## [EXERCISE MATERIALS]
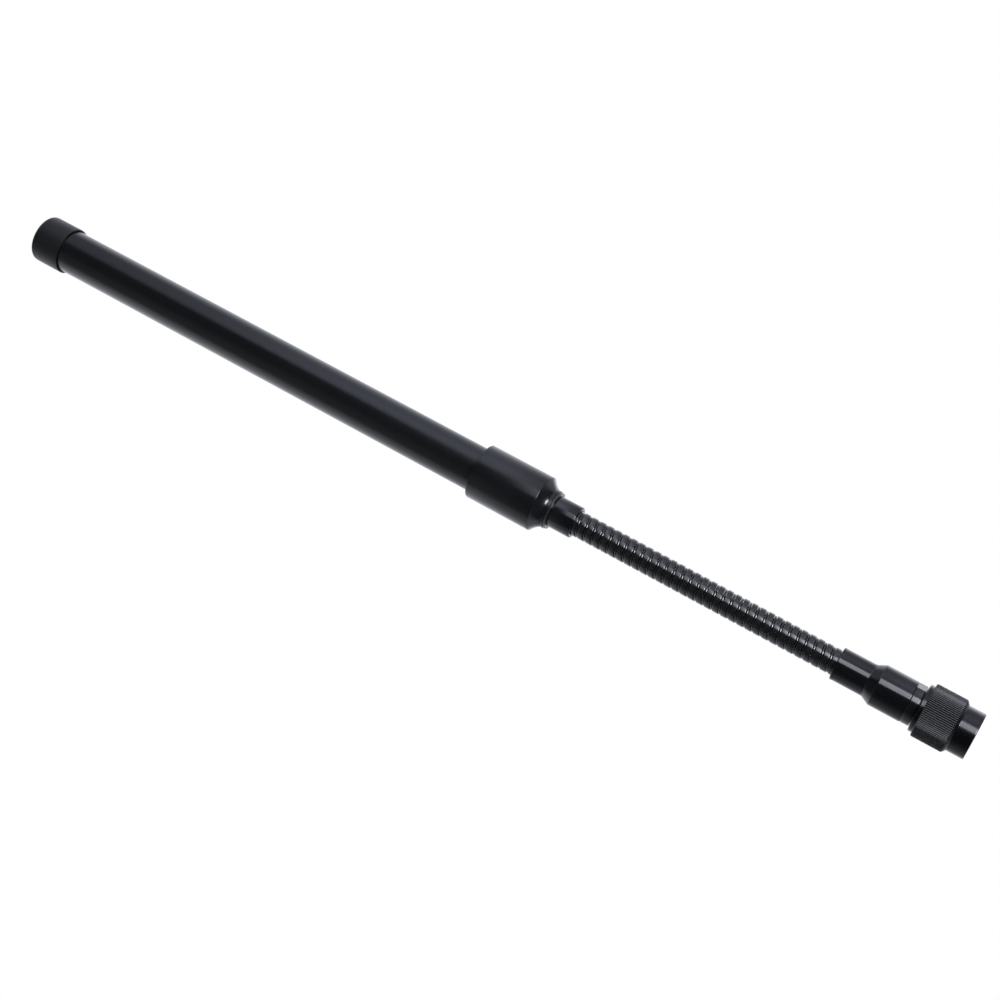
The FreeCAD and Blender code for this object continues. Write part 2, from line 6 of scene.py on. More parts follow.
import bmesh
import bpy
from mathutils import Matrix, Vector


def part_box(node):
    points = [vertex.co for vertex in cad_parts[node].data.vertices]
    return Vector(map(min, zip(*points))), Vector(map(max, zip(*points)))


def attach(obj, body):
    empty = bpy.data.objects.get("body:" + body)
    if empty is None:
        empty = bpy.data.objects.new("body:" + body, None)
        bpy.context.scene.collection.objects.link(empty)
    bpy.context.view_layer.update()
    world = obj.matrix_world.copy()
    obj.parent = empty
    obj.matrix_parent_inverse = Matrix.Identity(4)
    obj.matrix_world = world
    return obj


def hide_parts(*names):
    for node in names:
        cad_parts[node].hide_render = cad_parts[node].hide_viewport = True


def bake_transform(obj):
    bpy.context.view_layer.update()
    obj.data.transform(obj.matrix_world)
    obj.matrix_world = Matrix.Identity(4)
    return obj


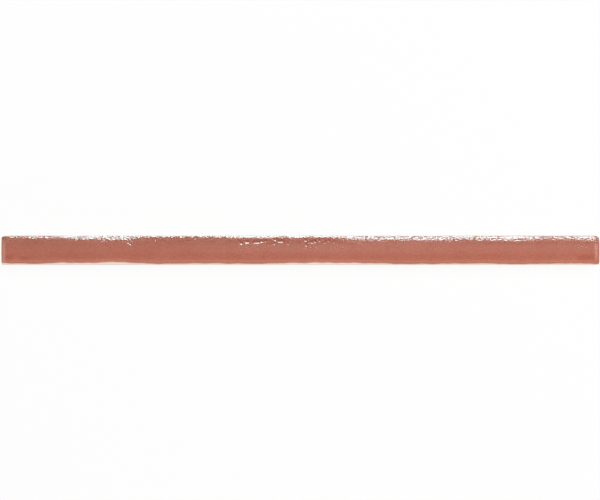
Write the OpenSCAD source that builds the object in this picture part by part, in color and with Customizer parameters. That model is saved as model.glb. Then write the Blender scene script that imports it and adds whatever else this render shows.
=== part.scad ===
// Slim skirting trim tile: one pressed and glazed ceramic strip.
// It lies on its glued back, with the glazed face up.
// X runs along the strip, +Y towards its rounded top edge, and +Z out of the wall.
// The origin is the middle of the back face. All sizes are in millimetres.

/* [Tile] */
// Length of the strip
tile_length = 246; // [150:1:330]
// Height of the strip once it is on the wall
tile_height = 12; // [9:0.5:30]
// Thickness from the glued back to the glazed face
tile_thickness = 8.5; // [6:0.1:12]

/* [Edges] */
// Radius of the rounded shoulder along the top long edge
shoulder_radius = 4.8; // [2:0.1:6]
// Radius of the tighter edges: lower edge, both ends, all four corners and the shoulder's foot
arris_radius = 0.8; // [0.3:0.1:1.2]
// Bevel that the press leaves around the back face
back_bevel = 0.4; // [0.2:0.1:0.8]

/* [Hidden] */

glaze_colour = [0.71, 0.44, 0.37];

// A cutter reaches this far past the blank
overcut = 1;

top_side = tile_height / 2;
lower_side = -tile_height / 2;
end_face = tile_length / 2;

// The shoulder is an arc that leaves the face flush and falls away to a slope of 3 in 4,
// where a smaller arc, its foot, carries it on into the top side. Both point this way there.
fall = [0.6, 0.8];
foot_step = (shoulder_radius - arris_radius) * fall;
shoulder_width = arris_radius + foot_step.x;
shoulder_centre = [top_side - shoulder_width, tile_thickness - shoulder_radius];
foot_centre = shoulder_centre + foot_step;

$fn = 96;

// Waste outside a quarter round, for the corner at [0, 0] of a profile that lies to -X and -Y
module quarter_round_waste() {
    translate([-arris_radius, -arris_radius]) difference() {
        square(arris_radius + overcut);
        circle(arris_radius);
    }
}

// Waste of the two back bevels of a profile that reaches half_width to either side
module back_bevel_waste(half_width) {
    for (side = [0, 1])
        mirror([side, 0]) translate([-half_width, 0])
            polygon([
                [-overcut, -overcut],
                [back_bevel + overcut, -overcut],
                [-overcut, back_bevel + overcut]
            ]);
}

// The slice of the shoulder's circle that stays in the tile, down to the start of the foot
module shoulder_slice() {
    beyond_arc = shoulder_centre + (shoulder_radius + overcut) * fall;
    intersection() {
        translate(shoulder_centre) circle(shoulder_radius);
        polygon([
            shoulder_centre,
            beyond_arc,
            [beyond_arc.x, tile_thickness + overcut],
            [shoulder_centre.x, tile_thickness + overcut]
        ]);
    }
}

// Waste above the shoulder and outside its foot
module shoulder_waste() {
    difference() {
        translate([shoulder_centre.x, foot_centre.y])
            square([shoulder_width + overcut, tile_thickness - foot_centre.y + overcut]);
        shoulder_slice();
        translate(foot_centre) circle(arris_radius);
    }
}

// Cross-section, with the top side at +X and the glazed face up
module cross_section() {
    difference() {
        translate([lower_side, 0]) square([tile_height, tile_thickness]);
        shoulder_waste();
        mirror([1, 0]) translate([-lower_side, tile_thickness]) quarter_round_waste();
        back_bevel_waste(top_side);
    }
}

// Side view along the strip, with both ends rounded at the face
module side_view() {
    difference() {
        translate([-end_face, 0]) square([tile_length, tile_thickness]);
        for (side = [0, 1])
            mirror([side, 0]) translate([end_face, tile_thickness]) quarter_round_waste();
        back_bevel_waste(end_face);
    }
}

// Outline seen from the front, with its four corners rounded
module front_view() {
    difference() {
        square([tile_length, tile_height], center = true);
        for (x_side = [0, 1], y_side = [0, 1])
            mirror([x_side, 0]) mirror([0, y_side])
                translate([end_face, top_side]) quarter_round_waste();
    }
}

// The strip is what its three views have in common
module skirting_tile() {
    color(glaze_colour) intersection() {
        rotate([90, 0, 90]) linear_extrude(tile_length, center = true) cross_section();
        rotate([90, 0, 0]) linear_extrude(tile_height, center = true) side_view();
        linear_extrude(tile_thickness) front_view();
    }
}

skirting_tile();
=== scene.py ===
import math

import bpy
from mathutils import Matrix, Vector


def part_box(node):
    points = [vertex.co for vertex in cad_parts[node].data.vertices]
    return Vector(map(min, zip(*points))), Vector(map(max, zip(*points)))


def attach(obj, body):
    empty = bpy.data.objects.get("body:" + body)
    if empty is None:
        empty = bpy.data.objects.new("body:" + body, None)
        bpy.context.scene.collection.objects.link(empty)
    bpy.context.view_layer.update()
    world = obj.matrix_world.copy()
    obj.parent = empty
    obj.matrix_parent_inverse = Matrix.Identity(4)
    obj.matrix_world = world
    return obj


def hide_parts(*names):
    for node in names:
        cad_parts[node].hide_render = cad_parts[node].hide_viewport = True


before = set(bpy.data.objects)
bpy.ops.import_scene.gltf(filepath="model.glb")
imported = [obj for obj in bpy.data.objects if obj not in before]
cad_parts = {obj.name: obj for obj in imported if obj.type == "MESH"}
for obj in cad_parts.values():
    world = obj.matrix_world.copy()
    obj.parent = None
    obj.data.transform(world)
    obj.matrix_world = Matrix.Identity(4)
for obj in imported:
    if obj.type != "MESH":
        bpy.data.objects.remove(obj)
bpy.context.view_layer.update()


# ---------------------------------------------------------------------------------------------
# The strip: one piece of pressed clay, glazed by hand and fired, and glued to the wall by its
# flat back. Its lower edge is tight. Its top edge is rolled over, more in some places than in
# others, because the glaze rippled and slumped. All sizes here are in millimetres.
# ---------------------------------------------------------------------------------------------

MM_PER_M = 1000


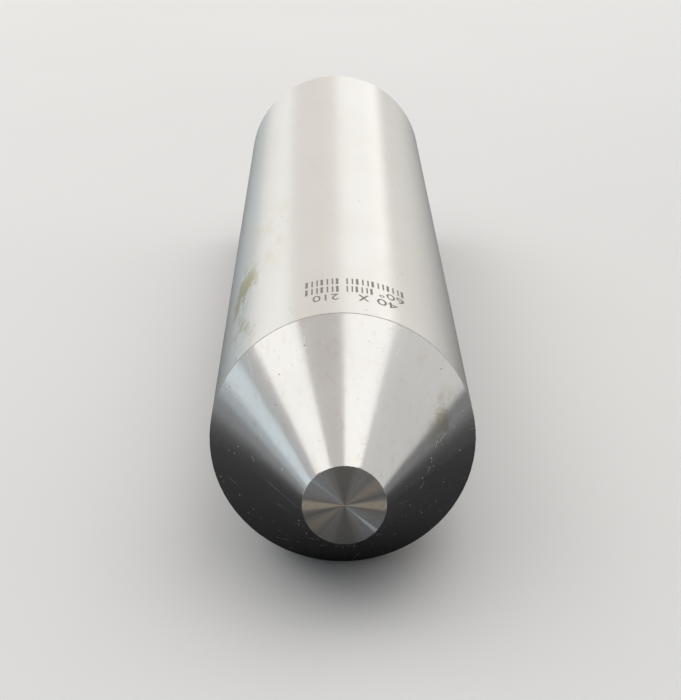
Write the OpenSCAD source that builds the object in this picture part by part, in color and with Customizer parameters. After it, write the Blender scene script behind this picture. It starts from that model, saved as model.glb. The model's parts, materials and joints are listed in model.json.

## [WHAT IS NEEDED]
Each line from the line with "four corners rounded" to the line with "bpy.data.objects.remove(obj)" is to be echoed exactly; both boundary lines are included, and nothing else is to be output.

## [SOLUTION]
// Outline seen from the front, with its four corners rounded
module front_view() {
    difference() {
        square([tile_length, tile_height], center = true);
        for (x_side = [0, 1], y_side = [0, 1])
            mirror([x_side, 0]) mirror([0, y_side])
                translate([end_face, top_side]) quarter_round_waste();
    }
}

// The strip is what its three views have in common
module skirting_tile() {
    color(glaze_colour) intersection() {
        rotate([90, 0, 90]) linear_extrude(tile_length, center = true) cross_section();
        rotate([90, 0, 0]) linear_extrude(tile_height, center = true) side_view();
        linear_extrude(tile_thickness) front_view();
    }
}

skirting_tile();
=== scene.py ===
import math

import bpy
from mathutils import Matrix, Vector


def part_box(node):
    points = [vertex.co for vertex in cad_parts[node].data.vertices]
    return Vector(map(min, zip(*points))), Vector(map(max, zip(*points)))


def attach(obj, body):
    empty = bpy.data.objects.get("body:" + body)
    if empty is None:
        empty = bpy.data.objects.new("body:" + body, None)
        bpy.context.scene.collection.objects.link(empty)
    bpy.context.view_layer.update()
    world = obj.matrix_world.copy()
    obj.parent = empty
    obj.matrix_parent_inverse = Matrix.Identity(4)
    obj.matrix_world = world
    return obj


def hide_parts(*names):
    for node in names:
        cad_parts[node].hide_render = cad_parts[node].hide_viewport = True


before = set(bpy.data.objects)
bpy.ops.import_scene.gltf(filepath="model.glb")
imported = [obj for obj in bpy.data.objects if obj not in before]
cad_parts = {obj.name: obj for obj in imported if obj.type == "MESH"}
for obj in cad_parts.values():
    world = obj.matrix_world.copy()
    obj.parent = None
    obj.data.transform(world)
    obj.matrix_world = Matrix.Identity(4)
for obj in imported:
    if obj.type != "MESH":
        bpy.data.objects.remove(obj)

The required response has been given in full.